To do –
Would you return the complete listing below word for word?

*** Data provided ***

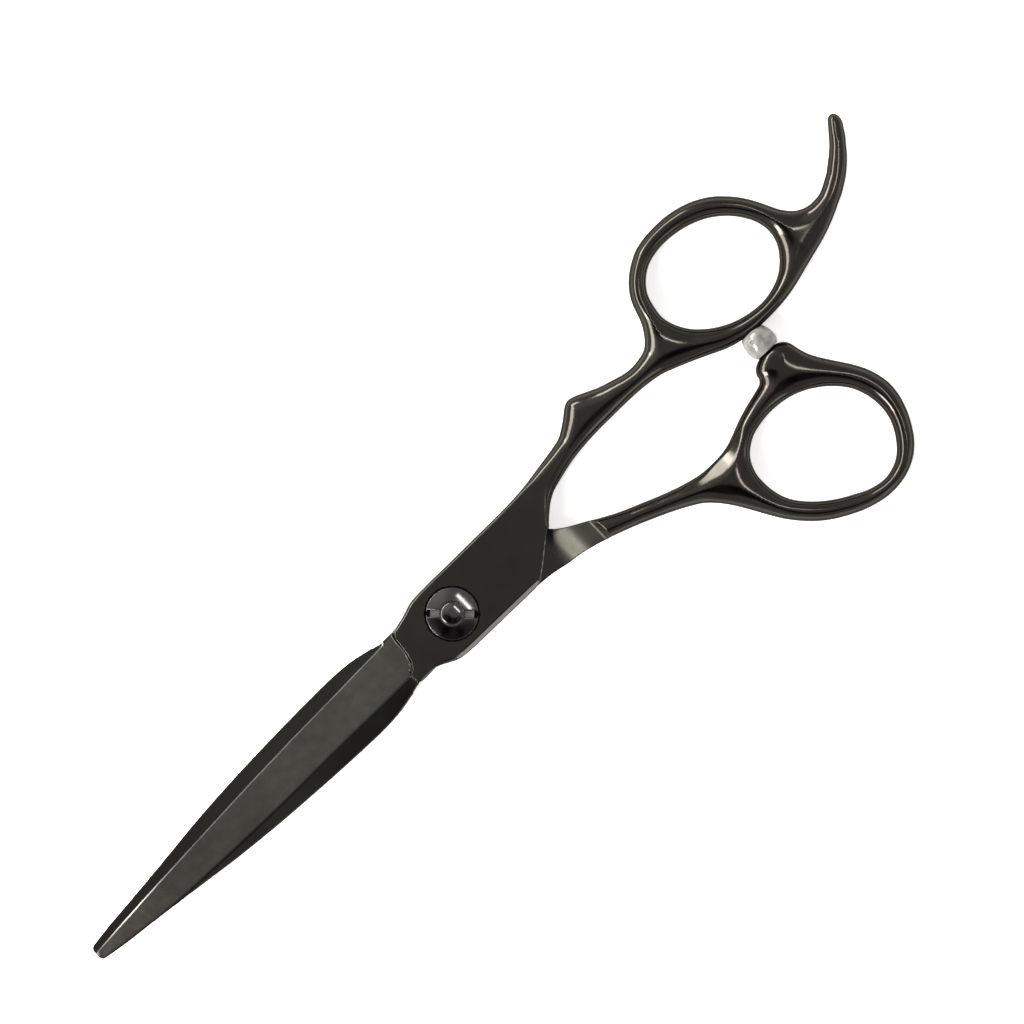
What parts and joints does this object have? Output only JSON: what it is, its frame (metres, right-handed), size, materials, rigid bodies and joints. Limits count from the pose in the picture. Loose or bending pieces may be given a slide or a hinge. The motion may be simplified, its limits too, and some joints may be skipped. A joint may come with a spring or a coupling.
{
  "type": "hair cutting shears",
  "caption": "Hair cutting shears: finger and thumb handles with a curved finger rest and soft bumper, turning on a ball-bearing pivot under a slotted tension nut.",
  "frame": {"origin": "on the pivot axis, in the plane of the outer face of the rear half, on which the shears lie", "axes": "+X along the closed blades towards the tips, +Y towards the thumb ring, +Z along the pivot axis out of the tension nut"},
  "size_m": [0.1693, 0.0542, 0.0069],
  "materials": {
    "black_steel": "polished, with a glossy black hard coating",
    "nut_steel": "turned, with a glossy black hard coating",
    "bearing_steel": "ground and polished",
    "nylon": "satin",
    "silicone": "clear moulded silicone, slightly cloudy"
  },
  "bodies": {
    "rear_half": {"rear_blade": "black_steel", "thumb_handle": "black_steel", "pivot_stud": "nut_steel", "upper_race": "bearing_steel", "spring_washer": "bearing_steel", "slip_washer": "nylon", "bumper": "silicone"},
    "front_half": {"front_blade": "black_steel", "finger_handle": "black_steel", "lower_race": "bearing_steel", "pivot_bushing": "nylon"},
    "ball_set": {"ball_cage": "nylon", "ball_1": "bearing_steel", "ball_2": "bearing_steel", "ball_3": "bearing_steel", "ball_4": "bearing_steel", "ball_5": "bearing_steel", "ball_6": "bearing_steel", "ball_7": "bearing_steel", "ball_8": "bearing_steel", "ball_9": "bearing_steel", "ball_10": "bearing_steel"},
    "key": {"keyed_washer": "bearing_steel"},
    "nut": {"tension_nut": "nut_steel"}
  },
  "joints": [
    {"name": "blade_pivot", "type": "hinge", "parent": "rear_half", "child": "front_half", "pos_m": [0, 0, 0.0027], "axis": [0, 0, 1], "range_deg": [0, 120]},
    {"name": "ball_set_roll", "type": "hinge", "parent": "rear_half", "child": "ball_set", "pos_m": [0, 0, 0.0041], "axis": [0, 0, 1], "range_deg": [-1, 61]},
    {"name": "key_slide", "type": "slide", "parent": "rear_half", "child": "key", "axis": [0, 0, 1], "range_m": [-0.000083333, 0.00016666], "deforming": ["spring_washer"]},
    {"name": "nut_turn", "type": "hinge", "parent": "key", "child": "nut", "pos_m": [0, 0, 0.0056], "axis": [0, 0, 1], "range_deg": [-61, 121]}
  ],
  "couplings": [
    {"joint": "ball_set_roll", "follows": "blade_pivot", "ratio": 0.5},
    {"joint": "nut_turn", "follows": "key_slide", "rad_per_m": 12566}
  ]
}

***

Written answer –
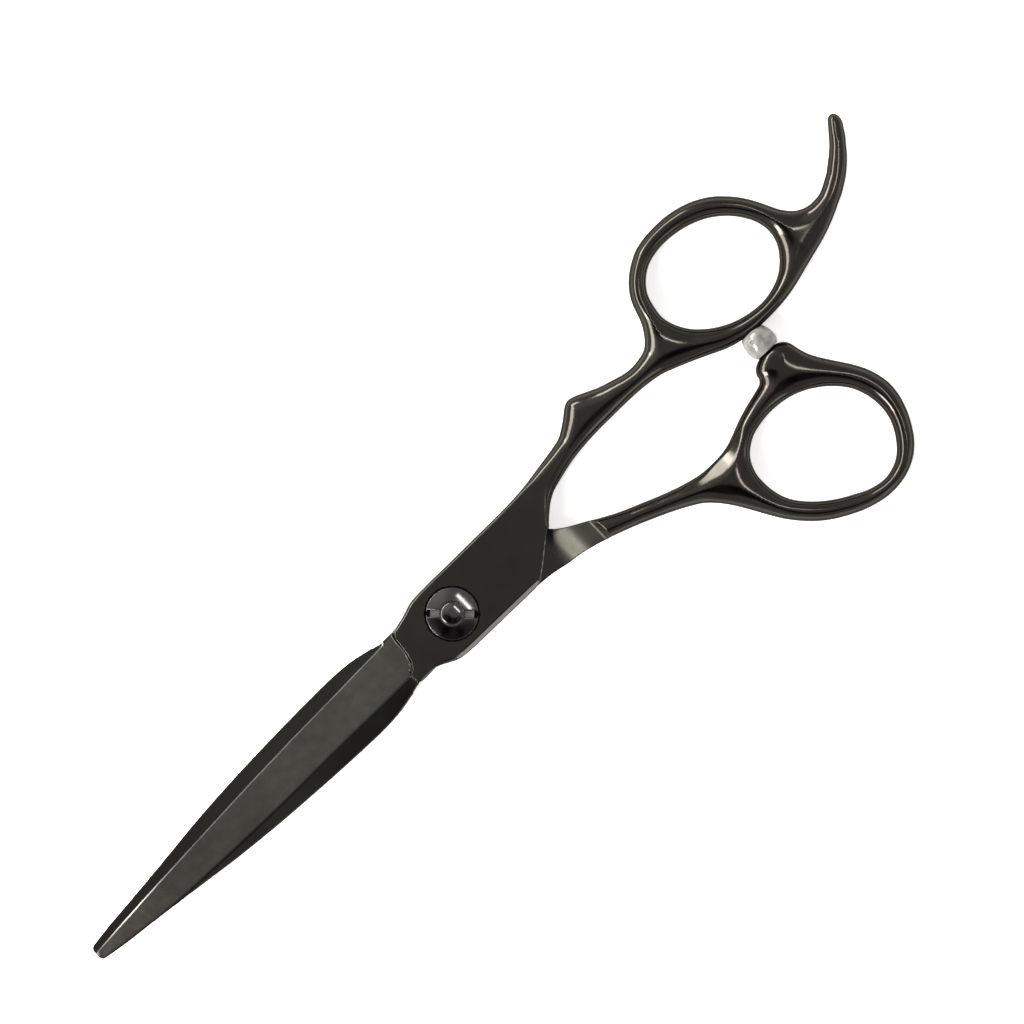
What parts and joints does this object have? Output only JSON: what it is, its frame (metres, right-handed), size, materials, rigid bodies and joints. Limits count from the pose in the picture. Loose or bending pieces may be given a slide or a hinge. The motion may be simplified, its limits too, and some joints may be skipped. A joint may come with a spring or a coupling.
{
  "type": "hair cutting shears",
  "caption": "Hair cutting shears: finger and thumb handles with a curved finger rest and soft bumper, turning on a ball-bearing pivot under a slotted tension nut.",
  "frame": {"origin": "on the pivot axis, in the plane of the outer face of the rear half, on which the shears lie", "axes": "+X along the closed blades towards the tips, +Y towards the thumb ring, +Z along the pivot axis out of the tension nut"},
  "size_m": [0.1693, 0.0542, 0.0069],
  "materials": {
    "black_steel": "polished, with a glossy black hard coating",
    "nut_steel": "turned, with a glossy black hard coating",
    "bearing_steel": "ground and polished",
    "nylon": "satin",
    "silicone": "clear moulded silicone, slightly cloudy"
  },
  "bodies": {
    "rear_half": {"rear_blade": "black_steel", "thumb_handle": "black_steel", "pivot_stud": "nut_steel", "upper_race": "bearing_steel", "spring_washer": "bearing_steel", "slip_washer": "nylon", "bumper": "silicone"},
    "front_half": {"front_blade": "black_steel", "finger_handle": "black_steel", "lower_race": "bearing_steel", "pivot_bushing": "nylon"},
    "ball_set": {"ball_cage": "nylon", "ball_1": "bearing_steel", "ball_2": "bearing_steel", "ball_3": "bearing_steel", "ball_4": "bearing_steel", "ball_5": "bearing_steel", "ball_6": "bearing_steel", "ball_7": "bearing_steel", "ball_8": "bearing_steel", "ball_9": "bearing_steel", "ball_10": "bearing_steel"},
    "key": {"keyed_washer": "bearing_steel"},
    "nut": {"tension_nut": "nut_steel"}
  },
  "joints": [
    {"name": "blade_pivot", "type": "hinge", "parent": "rear_half", "child": "front_half", "pos_m": [0, 0, 0.0027], "axis": [0, 0, 1], "range_deg": [0, 120]},
    {"name": "ball_set_roll", "type": "hinge", "parent": "rear_half", "child": "ball_set", "pos_m": [0, 0, 0.0041], "axis": [0, 0, 1], "range_deg": [-1, 61]},
    {"name": "key_slide", "type": "slide", "parent": "rear_half", "child": "key", "axis": [0, 0, 1], "range_m": [-0.000083333, 0.00016666], "deforming": ["spring_washer"]},
    {"name": "nut_turn", "type": "hinge", "parent": "key", "child": "nut", "pos_m": [0, 0, 0.0056], "axis": [0, 0, 1], "range_deg": [-61, 121]}
  ],
  "couplings": [
    {"joint": "ball_set_roll", "follows": "blade_pivot", "ratio": 0.5},
    {"joint": "nut_turn", "follows": "key_slide", "rad_per_m": 12566}
  ]
}